- Date: 12 February 2015
- Meeting no.: 7,379
- Code: S/RES/2199 (Document)
- Subject: Threats to international peace and security caused by terrorist acts
- Voting summary: 15 voted for; None voted against; None abstained;
- Result: Adopted

Security Council composition
- Permanent members: China; France; Russia; United Kingdom; United States;
- Non-permanent members: Angola; Chad; Chile; Jordan; Lithuania; Malaysia; New Zealand; Nigeria; Spain; Venezuela;

= United Nations Security Council Resolution 2199 =

United Nations Security Council Resolution 2199 was unanimously approved on 12 February 2015 to combat terrorism. Drafted by Russia, its legally binding provisions gave the fifteen nations of the United Nations Security Council authority to enforce decisions with economic sanctions. The resolution, in particular, emphasized "the need to combat by all means, in accordance with the Charter of the United Nations and international law, [...] threats to international peace and security caused by terrorist acts".

==Provisions==
Resolution 2199 highlighted several financial measures to fight terrorism, such as asset freezing and closure of all financial sources of terrorism, including illegal drug trade and extraction of natural resources by terrorists.
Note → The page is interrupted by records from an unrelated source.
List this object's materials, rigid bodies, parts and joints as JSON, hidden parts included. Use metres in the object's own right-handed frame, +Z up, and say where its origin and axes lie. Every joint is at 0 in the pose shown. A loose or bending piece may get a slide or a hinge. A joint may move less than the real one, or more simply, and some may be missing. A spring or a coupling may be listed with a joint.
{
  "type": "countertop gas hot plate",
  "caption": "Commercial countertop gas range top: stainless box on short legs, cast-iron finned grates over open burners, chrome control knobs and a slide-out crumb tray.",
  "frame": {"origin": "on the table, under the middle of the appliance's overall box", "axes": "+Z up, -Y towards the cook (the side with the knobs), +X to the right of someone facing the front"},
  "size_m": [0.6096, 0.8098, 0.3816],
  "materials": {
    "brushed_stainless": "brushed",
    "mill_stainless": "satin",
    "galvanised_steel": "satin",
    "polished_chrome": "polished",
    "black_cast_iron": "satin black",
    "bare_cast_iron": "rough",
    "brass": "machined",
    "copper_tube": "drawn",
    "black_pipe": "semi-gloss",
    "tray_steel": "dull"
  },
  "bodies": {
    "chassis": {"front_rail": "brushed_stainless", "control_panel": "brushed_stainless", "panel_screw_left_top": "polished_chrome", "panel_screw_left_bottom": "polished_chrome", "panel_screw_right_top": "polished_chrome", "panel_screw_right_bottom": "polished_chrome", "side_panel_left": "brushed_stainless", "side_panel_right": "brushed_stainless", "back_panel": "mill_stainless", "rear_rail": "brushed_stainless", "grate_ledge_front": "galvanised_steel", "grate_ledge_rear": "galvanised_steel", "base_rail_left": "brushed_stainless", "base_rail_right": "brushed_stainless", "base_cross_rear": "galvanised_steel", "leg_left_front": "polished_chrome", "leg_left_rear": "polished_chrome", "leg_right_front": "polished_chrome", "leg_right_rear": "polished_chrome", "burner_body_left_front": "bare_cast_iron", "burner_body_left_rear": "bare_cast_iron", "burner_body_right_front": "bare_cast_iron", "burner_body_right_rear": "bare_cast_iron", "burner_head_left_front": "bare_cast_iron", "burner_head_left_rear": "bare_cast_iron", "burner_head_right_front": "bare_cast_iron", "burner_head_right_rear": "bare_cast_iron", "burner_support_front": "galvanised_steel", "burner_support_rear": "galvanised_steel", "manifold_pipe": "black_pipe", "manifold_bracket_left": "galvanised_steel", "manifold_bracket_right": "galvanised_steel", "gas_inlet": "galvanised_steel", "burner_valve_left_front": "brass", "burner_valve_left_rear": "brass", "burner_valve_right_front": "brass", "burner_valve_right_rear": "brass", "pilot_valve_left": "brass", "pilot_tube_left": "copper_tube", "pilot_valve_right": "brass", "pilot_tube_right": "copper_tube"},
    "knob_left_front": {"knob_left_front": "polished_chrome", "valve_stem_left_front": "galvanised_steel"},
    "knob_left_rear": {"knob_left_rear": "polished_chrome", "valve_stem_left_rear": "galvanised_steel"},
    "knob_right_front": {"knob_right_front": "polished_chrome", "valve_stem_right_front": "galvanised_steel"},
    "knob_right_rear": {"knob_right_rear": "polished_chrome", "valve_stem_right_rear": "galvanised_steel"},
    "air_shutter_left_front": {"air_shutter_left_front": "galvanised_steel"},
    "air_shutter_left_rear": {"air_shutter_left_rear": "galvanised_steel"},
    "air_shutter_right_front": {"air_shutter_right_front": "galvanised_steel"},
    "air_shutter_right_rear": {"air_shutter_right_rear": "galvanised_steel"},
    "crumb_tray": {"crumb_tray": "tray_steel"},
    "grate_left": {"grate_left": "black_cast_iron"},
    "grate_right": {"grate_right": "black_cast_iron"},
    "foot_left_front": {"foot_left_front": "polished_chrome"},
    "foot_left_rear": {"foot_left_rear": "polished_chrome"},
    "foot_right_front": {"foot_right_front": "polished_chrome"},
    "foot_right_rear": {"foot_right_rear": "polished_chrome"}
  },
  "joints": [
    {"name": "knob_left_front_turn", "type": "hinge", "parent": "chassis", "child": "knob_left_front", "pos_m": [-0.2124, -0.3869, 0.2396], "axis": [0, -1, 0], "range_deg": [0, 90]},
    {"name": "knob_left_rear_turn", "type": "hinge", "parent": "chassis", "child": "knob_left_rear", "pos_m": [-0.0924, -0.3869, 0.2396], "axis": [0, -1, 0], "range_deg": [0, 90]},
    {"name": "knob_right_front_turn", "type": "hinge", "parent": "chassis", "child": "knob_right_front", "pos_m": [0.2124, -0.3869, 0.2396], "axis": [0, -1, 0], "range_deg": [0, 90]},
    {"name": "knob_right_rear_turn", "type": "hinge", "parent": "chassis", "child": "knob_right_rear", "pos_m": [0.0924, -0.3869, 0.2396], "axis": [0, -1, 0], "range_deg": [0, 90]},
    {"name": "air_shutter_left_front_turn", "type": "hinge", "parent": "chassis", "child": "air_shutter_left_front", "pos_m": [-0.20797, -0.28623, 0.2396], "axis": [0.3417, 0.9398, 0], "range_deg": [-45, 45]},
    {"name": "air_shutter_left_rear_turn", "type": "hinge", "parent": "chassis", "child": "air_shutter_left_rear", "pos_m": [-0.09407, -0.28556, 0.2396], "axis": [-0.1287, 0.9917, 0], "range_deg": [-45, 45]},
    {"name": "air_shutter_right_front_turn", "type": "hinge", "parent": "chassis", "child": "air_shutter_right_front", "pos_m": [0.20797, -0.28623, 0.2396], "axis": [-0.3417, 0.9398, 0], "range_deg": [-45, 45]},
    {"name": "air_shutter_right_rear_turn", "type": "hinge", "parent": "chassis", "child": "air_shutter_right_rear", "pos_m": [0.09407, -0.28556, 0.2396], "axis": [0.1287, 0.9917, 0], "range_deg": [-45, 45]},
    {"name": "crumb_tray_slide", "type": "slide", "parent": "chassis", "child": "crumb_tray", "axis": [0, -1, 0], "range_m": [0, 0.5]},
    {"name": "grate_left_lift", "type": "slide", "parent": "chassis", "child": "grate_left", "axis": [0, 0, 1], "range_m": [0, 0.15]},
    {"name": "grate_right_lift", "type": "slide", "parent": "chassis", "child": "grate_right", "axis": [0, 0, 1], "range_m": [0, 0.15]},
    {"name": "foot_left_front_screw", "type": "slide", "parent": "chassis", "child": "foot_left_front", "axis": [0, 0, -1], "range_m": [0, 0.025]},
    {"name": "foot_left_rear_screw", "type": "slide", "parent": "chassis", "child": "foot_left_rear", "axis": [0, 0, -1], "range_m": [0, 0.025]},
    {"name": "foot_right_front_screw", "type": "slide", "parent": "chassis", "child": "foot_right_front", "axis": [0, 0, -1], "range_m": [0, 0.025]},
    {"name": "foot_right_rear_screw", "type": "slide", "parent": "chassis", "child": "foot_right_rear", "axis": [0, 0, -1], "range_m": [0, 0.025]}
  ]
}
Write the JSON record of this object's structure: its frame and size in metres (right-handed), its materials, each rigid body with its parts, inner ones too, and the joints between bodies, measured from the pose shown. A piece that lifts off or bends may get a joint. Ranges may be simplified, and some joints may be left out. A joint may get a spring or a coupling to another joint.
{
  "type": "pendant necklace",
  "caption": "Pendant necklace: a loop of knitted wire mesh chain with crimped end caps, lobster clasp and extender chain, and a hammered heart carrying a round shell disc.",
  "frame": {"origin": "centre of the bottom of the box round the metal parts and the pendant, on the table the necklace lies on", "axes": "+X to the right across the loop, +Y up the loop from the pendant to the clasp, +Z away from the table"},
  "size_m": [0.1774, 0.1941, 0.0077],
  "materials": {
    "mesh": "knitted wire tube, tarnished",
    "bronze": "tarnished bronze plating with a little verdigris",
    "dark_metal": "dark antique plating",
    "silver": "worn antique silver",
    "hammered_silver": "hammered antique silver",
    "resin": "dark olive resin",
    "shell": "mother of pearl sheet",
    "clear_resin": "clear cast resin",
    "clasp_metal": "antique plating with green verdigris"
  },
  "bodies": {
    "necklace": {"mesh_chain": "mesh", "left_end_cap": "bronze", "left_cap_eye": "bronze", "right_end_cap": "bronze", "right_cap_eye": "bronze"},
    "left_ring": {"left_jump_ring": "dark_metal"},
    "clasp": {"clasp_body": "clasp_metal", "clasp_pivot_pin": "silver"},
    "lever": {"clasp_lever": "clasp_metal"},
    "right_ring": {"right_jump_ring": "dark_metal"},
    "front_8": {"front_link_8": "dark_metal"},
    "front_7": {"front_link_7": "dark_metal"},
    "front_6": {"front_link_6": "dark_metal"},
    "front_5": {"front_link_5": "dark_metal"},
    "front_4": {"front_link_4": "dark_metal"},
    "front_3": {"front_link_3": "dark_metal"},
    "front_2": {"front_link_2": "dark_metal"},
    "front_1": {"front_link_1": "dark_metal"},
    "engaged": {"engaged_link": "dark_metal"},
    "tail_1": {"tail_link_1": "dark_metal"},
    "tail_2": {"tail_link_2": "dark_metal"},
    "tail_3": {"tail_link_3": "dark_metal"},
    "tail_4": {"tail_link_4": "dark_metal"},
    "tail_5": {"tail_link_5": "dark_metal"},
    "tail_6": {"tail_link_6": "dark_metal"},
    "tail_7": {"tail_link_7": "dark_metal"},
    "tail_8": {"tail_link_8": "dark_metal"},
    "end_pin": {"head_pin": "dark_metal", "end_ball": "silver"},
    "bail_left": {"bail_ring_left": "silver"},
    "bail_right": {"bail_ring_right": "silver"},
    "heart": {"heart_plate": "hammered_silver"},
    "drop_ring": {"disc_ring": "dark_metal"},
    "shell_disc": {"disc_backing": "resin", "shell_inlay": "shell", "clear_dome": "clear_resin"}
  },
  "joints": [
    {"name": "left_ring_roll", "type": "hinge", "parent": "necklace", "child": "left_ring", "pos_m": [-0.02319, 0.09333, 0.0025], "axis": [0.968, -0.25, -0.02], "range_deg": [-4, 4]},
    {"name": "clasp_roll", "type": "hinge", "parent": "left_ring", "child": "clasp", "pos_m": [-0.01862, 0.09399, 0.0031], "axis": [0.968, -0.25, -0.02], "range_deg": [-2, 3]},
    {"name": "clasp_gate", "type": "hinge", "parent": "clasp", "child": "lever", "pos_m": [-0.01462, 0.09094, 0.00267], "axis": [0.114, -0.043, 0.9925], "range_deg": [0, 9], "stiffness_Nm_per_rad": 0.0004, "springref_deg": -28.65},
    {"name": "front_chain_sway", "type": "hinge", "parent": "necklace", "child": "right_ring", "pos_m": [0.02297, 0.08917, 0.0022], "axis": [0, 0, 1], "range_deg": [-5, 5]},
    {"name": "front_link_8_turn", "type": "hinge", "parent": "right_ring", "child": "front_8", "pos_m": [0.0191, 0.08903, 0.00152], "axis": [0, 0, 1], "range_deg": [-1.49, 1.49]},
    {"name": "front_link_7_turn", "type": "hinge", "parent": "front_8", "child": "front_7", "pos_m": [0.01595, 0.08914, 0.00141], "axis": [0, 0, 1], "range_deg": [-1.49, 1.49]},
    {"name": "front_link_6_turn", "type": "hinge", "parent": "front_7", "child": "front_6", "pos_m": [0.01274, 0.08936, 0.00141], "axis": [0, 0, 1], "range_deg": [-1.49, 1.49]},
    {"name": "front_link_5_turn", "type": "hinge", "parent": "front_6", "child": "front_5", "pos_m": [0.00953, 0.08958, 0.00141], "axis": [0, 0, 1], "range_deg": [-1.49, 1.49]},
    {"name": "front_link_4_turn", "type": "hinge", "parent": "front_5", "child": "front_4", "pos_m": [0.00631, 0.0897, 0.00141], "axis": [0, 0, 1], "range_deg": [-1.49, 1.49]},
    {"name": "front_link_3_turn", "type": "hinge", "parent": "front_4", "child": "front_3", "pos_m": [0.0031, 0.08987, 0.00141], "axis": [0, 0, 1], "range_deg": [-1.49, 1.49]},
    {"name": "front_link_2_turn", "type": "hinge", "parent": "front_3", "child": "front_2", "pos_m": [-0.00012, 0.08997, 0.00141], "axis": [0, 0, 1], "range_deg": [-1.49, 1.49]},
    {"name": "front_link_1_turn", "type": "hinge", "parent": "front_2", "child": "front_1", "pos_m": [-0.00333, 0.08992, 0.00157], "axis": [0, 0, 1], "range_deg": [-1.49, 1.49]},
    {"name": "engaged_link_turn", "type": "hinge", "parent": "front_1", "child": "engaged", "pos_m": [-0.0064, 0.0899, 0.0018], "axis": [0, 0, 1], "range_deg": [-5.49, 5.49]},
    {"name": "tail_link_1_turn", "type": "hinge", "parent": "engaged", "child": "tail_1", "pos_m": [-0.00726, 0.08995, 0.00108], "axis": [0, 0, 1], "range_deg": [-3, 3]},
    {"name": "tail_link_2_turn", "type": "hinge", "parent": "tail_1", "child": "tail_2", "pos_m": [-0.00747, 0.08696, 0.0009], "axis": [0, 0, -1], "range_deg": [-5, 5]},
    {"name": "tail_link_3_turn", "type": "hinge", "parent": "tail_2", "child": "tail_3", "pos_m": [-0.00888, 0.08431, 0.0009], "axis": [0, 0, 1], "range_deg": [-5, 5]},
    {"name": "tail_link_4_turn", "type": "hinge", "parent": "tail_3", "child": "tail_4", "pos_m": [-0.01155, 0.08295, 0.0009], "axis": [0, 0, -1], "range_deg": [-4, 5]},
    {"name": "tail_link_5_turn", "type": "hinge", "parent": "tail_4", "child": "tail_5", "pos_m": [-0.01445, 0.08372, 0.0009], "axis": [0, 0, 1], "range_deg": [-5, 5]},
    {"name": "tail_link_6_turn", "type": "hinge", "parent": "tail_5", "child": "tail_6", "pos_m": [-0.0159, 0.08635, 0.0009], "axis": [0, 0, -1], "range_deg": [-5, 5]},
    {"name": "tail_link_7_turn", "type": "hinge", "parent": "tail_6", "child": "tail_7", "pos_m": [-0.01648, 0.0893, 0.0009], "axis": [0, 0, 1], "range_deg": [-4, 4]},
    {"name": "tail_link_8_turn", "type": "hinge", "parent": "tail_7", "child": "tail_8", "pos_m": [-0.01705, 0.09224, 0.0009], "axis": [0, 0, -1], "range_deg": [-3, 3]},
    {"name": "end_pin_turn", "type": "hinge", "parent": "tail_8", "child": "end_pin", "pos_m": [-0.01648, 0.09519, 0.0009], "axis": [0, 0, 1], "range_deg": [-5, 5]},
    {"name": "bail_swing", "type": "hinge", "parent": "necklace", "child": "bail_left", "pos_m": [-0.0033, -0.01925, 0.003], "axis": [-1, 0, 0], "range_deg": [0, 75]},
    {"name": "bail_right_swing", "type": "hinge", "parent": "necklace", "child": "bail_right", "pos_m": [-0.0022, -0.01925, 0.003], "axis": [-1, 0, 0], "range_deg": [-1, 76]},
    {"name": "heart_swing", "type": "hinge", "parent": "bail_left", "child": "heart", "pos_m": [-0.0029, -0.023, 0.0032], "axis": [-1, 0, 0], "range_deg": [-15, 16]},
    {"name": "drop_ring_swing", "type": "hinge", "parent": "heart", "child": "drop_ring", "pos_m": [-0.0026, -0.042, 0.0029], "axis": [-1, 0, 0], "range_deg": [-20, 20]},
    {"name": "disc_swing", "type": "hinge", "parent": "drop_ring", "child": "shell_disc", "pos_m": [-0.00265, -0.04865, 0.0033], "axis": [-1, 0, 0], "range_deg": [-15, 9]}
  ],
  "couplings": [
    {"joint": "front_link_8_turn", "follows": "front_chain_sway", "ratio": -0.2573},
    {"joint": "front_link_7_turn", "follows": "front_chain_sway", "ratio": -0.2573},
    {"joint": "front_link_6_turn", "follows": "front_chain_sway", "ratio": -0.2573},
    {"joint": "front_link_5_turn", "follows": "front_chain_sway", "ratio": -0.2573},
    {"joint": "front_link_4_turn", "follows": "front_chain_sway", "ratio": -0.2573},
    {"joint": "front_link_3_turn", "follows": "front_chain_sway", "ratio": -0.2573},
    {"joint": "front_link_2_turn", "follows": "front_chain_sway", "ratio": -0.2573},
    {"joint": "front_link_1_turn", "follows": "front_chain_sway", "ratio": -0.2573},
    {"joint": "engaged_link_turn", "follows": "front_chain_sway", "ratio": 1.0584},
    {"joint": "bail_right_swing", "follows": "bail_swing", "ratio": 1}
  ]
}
The resolution also noted that the provisions of Resolution 2161 unconditionally ban the payment of ransom to terrorist groups in exchange for hostages. The resolution also condemned the destruction of cultural heritage by ISIL and the Al-Nusrah Front.

Under Resolution 2199, UN member states must report within 120 days to the Al-Qaida Sanctions Committee on their compliance with the resolution. The resolution also asked the United Nations counter-terrorism bodies to supervise progress on the document's implementation.